● Object modeling scripts:
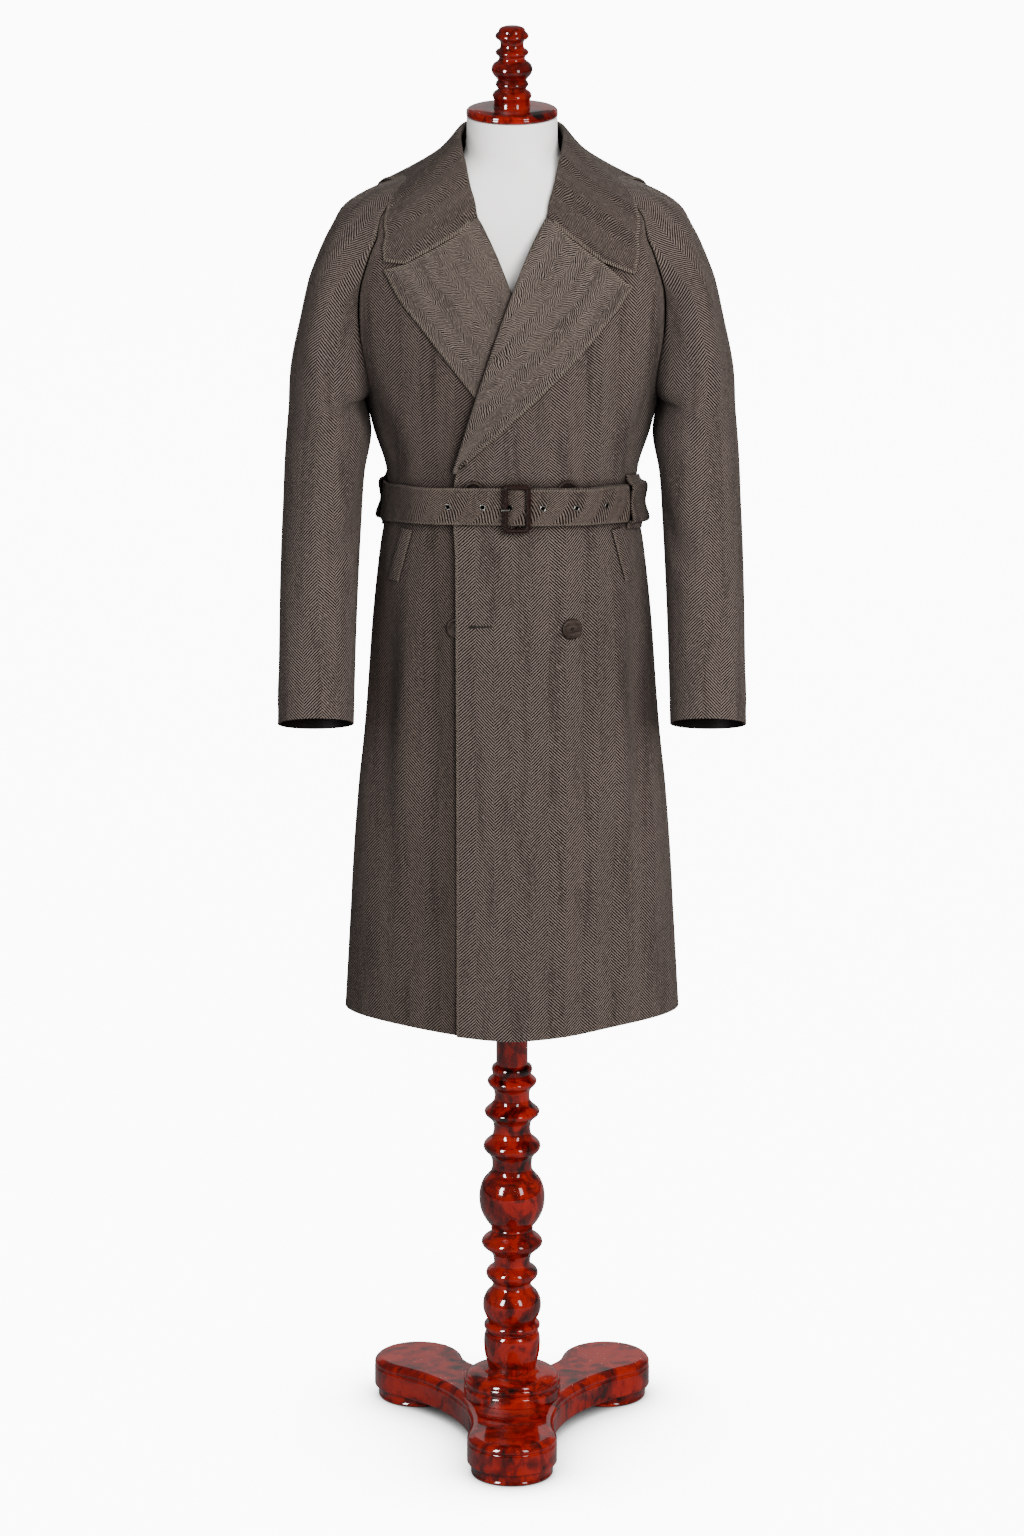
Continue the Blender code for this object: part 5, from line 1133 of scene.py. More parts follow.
def make_lapel(name, node, on_top, edge, gorge, end_level, rows):
    """A lapel: stations down the roll line, each turned over it and laid out to the lapel's edge."""
    t = np.concatenate(((0.0, 0.002, 0.006), np.linspace(0.012, 0.988, rows), (0.996, 1.0)))
    level = GORGE + 0.0007 + (end_level - GORGE) * t
    x = along(FRONT_EDGE[:, 0], FRONT_EDGE[:, 1], level)
    angle = angle_at(x, level)
    lift = front_step(x, level, on_top)
    normal = body_normal(level, angle)
    run = np.gradient(lifted(level, angle, lift), t, axis=0)
    into_opening = unit(np.cross(run, normal))
    into_opening *= np.sign(-into_opening[:1, :1])
    into_opening = toward_gorge(into_opening, smooth(1 - t / 0.10), gorge)
    start = lifted(level, angle, lift - CLOTH / 2) + into_opening * (SEAM + 0.0008)
    out_x, out_level = (along(edge[:, 0], edge[:, k], t) for k in (1, 2))
    share = np.concatenate((np.linspace(0.07, 0.94, 40), (0.965, 0.98, 0.99, 0.996, 1.0)))
    fall_x = x[:, None] + (out_x - x)[:, None] * share
    fall_level = level[:, None] + (out_level - level)[:, None] * share
    gorge_x, gorge_level = gorge_line(gorge, edge[0, 1:], share)
    fade = ((1 - t) ** 4)[:, None]
    fall_x = fall_x + (gorge_x - fall_x[0]) * fade
    fall_level = fall_level + (gorge_level - 0.0018 * smooth(share / 0.3) - fall_level[0]) * fade
    out = share * np.linalg.norm(np.stack((out_x - x, out_level - level), -1), axis=-1)[:, None]
    to_edge = out[:, -1:] - out
    to_gorge = walked(np.stack((fall_x, fall_level), -1), axis=0)
    puff = 0.0016 * np.sin(np.pi * np.clip(share, 0, 1))
    puff = puff * smooth(t / 0.08)[:, None] * smooth((1 - t) / 0.2)[:, None]
    edge_roll = seam_relief(to_edge + 0.001) * 0.8 + seam_relief(to_gorge + 0.0012) * 0.6
    under = front_step(fall_x, fall_level, on_top)
    fall = lifted(fall_level, angle_at(fall_x, fall_level), under + LAPEL_GAP + CLOTH / 2 + puff + edge_roll)
    middle = turned_cloth(start, into_opening, normal, np.zeros((len(t), 3)), fall)
    outer = middle - sheet_normals(middle) * CLOTH / 2
    reach = walked(outer, axis=1)
    down = walked(outer[:, -1])[:, None]
    maps = {"Cloth": np.stack((reach[:, -1:] - reach, down + 0 * reach), -1),
            "Edge": turned_edges(reach, down, to_edge, to_gorge)}
    return cloth_shell(name, outer, maps, lapel_wool, node, flip=True, right=not on_top,
                       inside=wool)


make_lapel("coat_lapel_left", "lapel_left", True, LAPEL_LEFT_EDGE, GORGE_LEFT, LAPEL_LEFT_END, 130)
make_lapel("coat_lapel_right", "lapel_right", False, LAPEL_RIGHT_EDGE, GORGE_RIGHT, LAPEL_RIGHT_END,
                    80)

# ------------------------------------------------------------------ collar
# One band of the same wool, joined to the neckline and to both lapels: a stand, a fold, and a broad
# fall over the shoulders, with whipped edges.  It is left open at the notch on the wearer's left.

COLLAR_GAP = 0.002
# From the gorge round to the middle of the back: neckline and outer edge by angle and height, then
# how far the fold stands inwards and above the neckline.
COLLAR = np.array((
    (10.5, 1.6345, 43.0, 1.5760, 0.000, 0.000), (14.7, 1.6500, 44.0, 1.5960, 0.004, 0.010),
    (23.2, 1.6630, 43.5, 1.6180, 0.011, 0.022), (35.8, 1.6725, 48.5, 1.6430, 0.017, 0.032),
    (56.8, 1.6810, 66.0, 1.6610, 0.020, 0.038), (90.0, 1.6880, 90.0, 1.6690, 0.020, 0.040),
    (118.0, 1.6930, 112.0, 1.6560, 0.016, 0.035), (138.0, 1.6945, 132.0, 1.6350, 0.009, 0.031),
    (160.0, 1.6950, 157.0, 1.6160, 0.005, 0.030), (180.0, 1.6950, 180.0, 1.6100, 0.004, 0.030),
))
COLLAR_POINT_LEFT = (0.1512, 1.5670)
COLLAR_POINT_RIGHT = (0.1574, 1.5816)
COLLAR_END = 2.25


collar_wool = wool_finish("collar_wool", "0b0605", "574d47", column=0.0190, pitch=0.0029, waver=0.009,
                          swirl=0.0050, contrast=0.85, edge=1.0, reach=0.0042, shade_in_hollows=(0.0, 0.55))


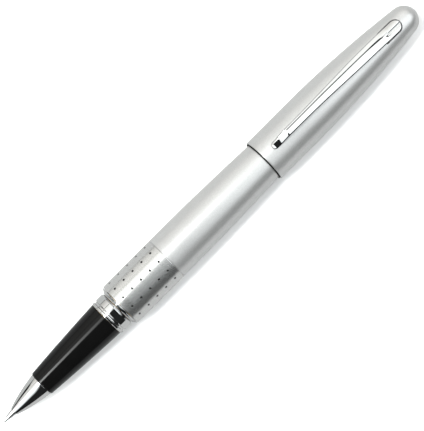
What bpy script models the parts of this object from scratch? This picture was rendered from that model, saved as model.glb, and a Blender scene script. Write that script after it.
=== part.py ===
"""A capped rollerball pen with the cap posted on the tail of its barrel.

The pen lies along X with the writing tip towards -X and the clip up, and rests on Z = 0.
Stations are millimetres along the axis from the tip; radii are millimetres from the axis.
"""

import math

import bmesh
import bpy

MM = 0.001
SIDES = 28  # facets round the large turned pieces, few enough for a flat the pen rests on
SMALL_SIDES = 24  # facets round the refill and the threads

BARREL_R = 6.5  # greatest radius of the barrel
BARREL_TOP = 60.0  # where the bare barrel begins, behind the dotted band
BARREL_CURVE = 5.9e-4  # how fast the barrel narrows towards its tail
BARREL_END = 125.3
BAND_START = 42.83
BAND_END = 59.9
SPIGOT_R = 5.95  # the barrel's neck under the dotted band

CAP_MOUTH = 96.1
CAP_R = 6.5
CAP_STRAIGHT_END = 109.4
CAP_CURVE = 1.55e-3
CAP_DOME = 149.1  # where the curved side meets the round end
CAP_WALL = 0.35
LIP_R = 5.86  # inside of the inner cap where it shows at the mouth

GRIP_START = 13.9
GRIP_END = 37.65
THREAD_PITCH = 1.2
THREAD_DEPTH = 0.4
THREAD_ROOT_R = 4.3
THREAD_GAP = 0.12
REFILL_R = 3.05
REFILL_END = 109.4
BALL_R = 0.35

CLIP_THICKNESS = 0.55
CLIP_PIVOT = 144.7
SLOT_FRONT = 140.15
SLOT_HALF_WIDTH = 2.02
SLOT_ROUND = 144.95  # centre of the slot's round rear end


def barrel_radius(x):
    return BARREL_R - BARREL_CURVE * (x - BARREL_TOP) ** 2


def cap_radius(x):
    return CAP_R - CAP_CURVE * max(0.0, x - CAP_STRAIGHT_END) ** 2


DOME_SLOPE = -2 * CAP_CURVE * (CAP_DOME - CAP_STRAIGHT_END)
DOME_CENTRE = CAP_DOME + cap_radius(CAP_DOME) * DOME_SLOPE
DOME_R = cap_radius(CAP_DOME) * math.hypot(1, DOME_SLOPE)
LENGTH = DOME_CENTRE + DOME_R
AXIS_Z = BARREL_R  # a facet, not an edge, faces down


def along(start, end, steps):
    return [start + (end - start) * i / steps for i in range(steps + 1)]


def at(x, y=0.0, z=0.0):
    """The place in metres of a point given by station and by offsets from the axis."""
    return ((x - LENGTH / 2) * MM, y * MM, (z + AXIS_Z) * MM)


def material(name, colour, roughness, metallic=0.0):
    made = bpy.data.materials.new(name)
    made.use_nodes = True
    shader = made.node_tree.nodes["Principled BSDF"]
    shader.inputs["Base Color"].default_value = (*colour, 1)
    shader.inputs["Roughness"].default_value = roughness
    shader.inputs["Metallic"].default_value = metallic
    made.diffuse_color = (*colour, 1)
    made.roughness = roughness
    made.metallic = metallic
    return made


def place(name, shape, origin, look, sharp=32):
    """Makes an object of a shape built in millimetres from `origin`, which lies on its joint's axis."""
    bmesh.ops.recalc_face_normals(shape, faces=shape.faces)
    if shape.calc_volume(signed=True) < 0:
        bmesh.ops.reverse_faces(shape, faces=shape.faces)
    bmesh.ops.scale(shape, verts=shape.verts, vec=(MM, MM, MM))
    mesh = bpy.data.meshes.new(name)
    shape.to_mesh(mesh)
    shape.free()
    for face in mesh.polygons:
        face.use_smooth = True
    mesh.set_sharp_from_angle(angle=math.radians(sharp))
    mesh.materials.append(look)
    node = bpy.data.objects.new(name, mesh)
    node.location = origin
    bpy.context.scene.collection.objects.link(node)
    return node


def turned(name, profile, look, sides=SIDES, station=0.0, thread=()):
    """Spins a profile of (station, radius) points about the axis, with its radii at the facets' middles.

    A profile that starts and ends on the axis is solid; any other is closed into a ring.
    `thread` lists (station, radius, ridge, rise) for points that carry a helical ridge: `ridge` is
    the share of the thread's depth that follows the helix, and `rise` the share added all round.
    """
    shape = bmesh.new()
    half = math.pi / sides
    corners = [
        shape.verts.new((x - station, r * math.sin(half), r * math.cos(half)))
        for x, r in profile
    ]
    edges = [shape.edges.new(pair) for pair in zip(corners, corners[1:])]
    if profile[0][1] > 0:
        edges.append(shape.edges.new((corners[-1], corners[0])))
    bmesh.ops.spin(
        shape,
        geom=corners + edges,
        cent=(0, 0, 0),
        axis=(1, 0, 0),
        angle=2 * math.pi,
        steps=sides,
        use_merge=True,
    )
    bmesh.ops.remove_doubles(shape, verts=shape.verts, dist=1e-4)
    cut_thread(shape, thread, station)
    bmesh.ops.scale(shape, verts=shape.verts, vec=(1, 1 / math.cos(half), 1 / math.cos(half)))
    return place(name, shape, at(station), look)


def cut_thread(shape, thread, station):
    """Raises a right-handed helical ridge on the rings of vertices that `thread` names."""
    rings = {round(x, 3): (r, ridge, rise) for x, r, ridge, rise in thread}
    for vert in shape.verts:
        x = vert.co.x + station
        ring = rings.get(round(x, 3))
        radius = math.hypot(vert.co.y, vert.co.z)
        if ring is None or abs(radius - ring[0]) > 0.01:
            continue
        turn = math.atan2(vert.co.z, vert.co.y)
        crest = 0.5 + 0.5 * math.cos(2 * math.pi * x / THREAD_PITCH - turn)
        grown = 1 + THREAD_DEPTH * (ring[1] * crest + ring[2]) / radius
        vert.co.y *= grown
        vert.co.z *= grown


def box(name, x0, x1, half_width, z0, z1, look=None):
    shape = bmesh.new()
    bmesh.ops.create_cube(shape, size=1)
    for vert in shape.verts:
        vert.co.x = (x0 if vert.co.x < 0 else x1) - LENGTH / 2
        vert.co.y *= 2 * half_width
        vert.co.z = z0 if vert.co.z < 0 else z1
    return place(name, shape, at(LENGTH / 2), look)


def boolean(node, tool, operation):
    """Joins or cuts a node with a helper that stays out of the finished pen."""
    tool.hide_render = True
    tool.display_type = "WIRE"
    change = node.modifiers.new(tool.name, "BOOLEAN")
    change.operation = operation
    change.solver = "EXACT"
    change.object = tool


def slot_prism(name, margin, z0, z1):
    """The outline of the clip's root with `margin` round it, as an upright prism."""
    shape = bmesh.new()
    wide = SLOT_HALF_WIDTH + margin
    outline = [(SLOT_FRONT - margin, -wide)]
    for i in range(13):
        angle = -math.pi / 2 + math.pi * i / 12
        outline.append((SLOT_ROUND + wide * math.cos(angle), wide * math.sin(angle)))
    outline.append((SLOT_FRONT - margin, wide))
    face = shape.faces.new([shape.verts.new((x - LENGTH / 2, y, z0)) for x, y in outline])
    pulled = bmesh.ops.extrude_face_region(shape, geom=[face])
    raised = [item for item in pulled["geom"] if isinstance(item, bmesh.types.BMVert)]
    bmesh.ops.translate(shape, verts=raised, vec=(0, 0, z1 - z0))
    return place(name, shape, at(LENGTH / 2), None)


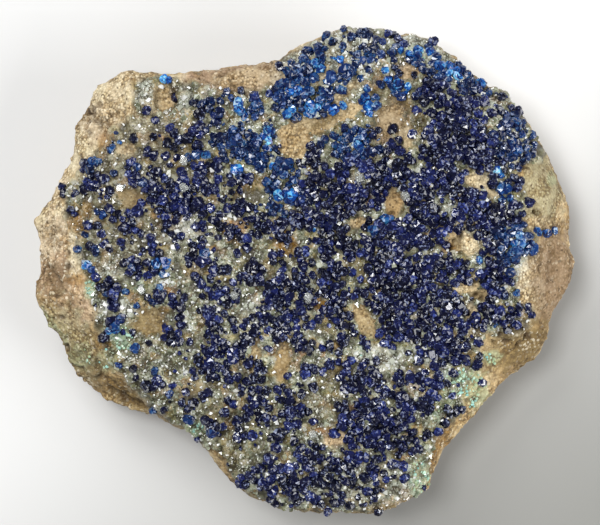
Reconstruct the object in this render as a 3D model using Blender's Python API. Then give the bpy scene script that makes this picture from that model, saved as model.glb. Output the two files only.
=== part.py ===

● EXERCISE PROMPT:
Return the lines from the line with "What bpy script" through the line with "SMALL_SIDES = 24", inclusive, exactly as they stand, and nothing else.

● WRITTEN ANSWER:
What bpy script models the parts of this object from scratch? This picture was rendered from that model, saved as model.glb, and a Blender scene script. Write that script after it.
=== part.py ===
"""A capped rollerball pen with the cap posted on the tail of its barrel.

The pen lies along X with the writing tip towards -X and the clip up, and rests on Z = 0.
Stations are millimetres along the axis from the tip; radii are millimetres from the axis.
"""

import math

import bmesh
import bpy

MM = 0.001
SIDES = 28  # facets round the large turned pieces, few enough for a flat the pen rests on
SMALL_SIDES = 24  # facets round the refill and the threads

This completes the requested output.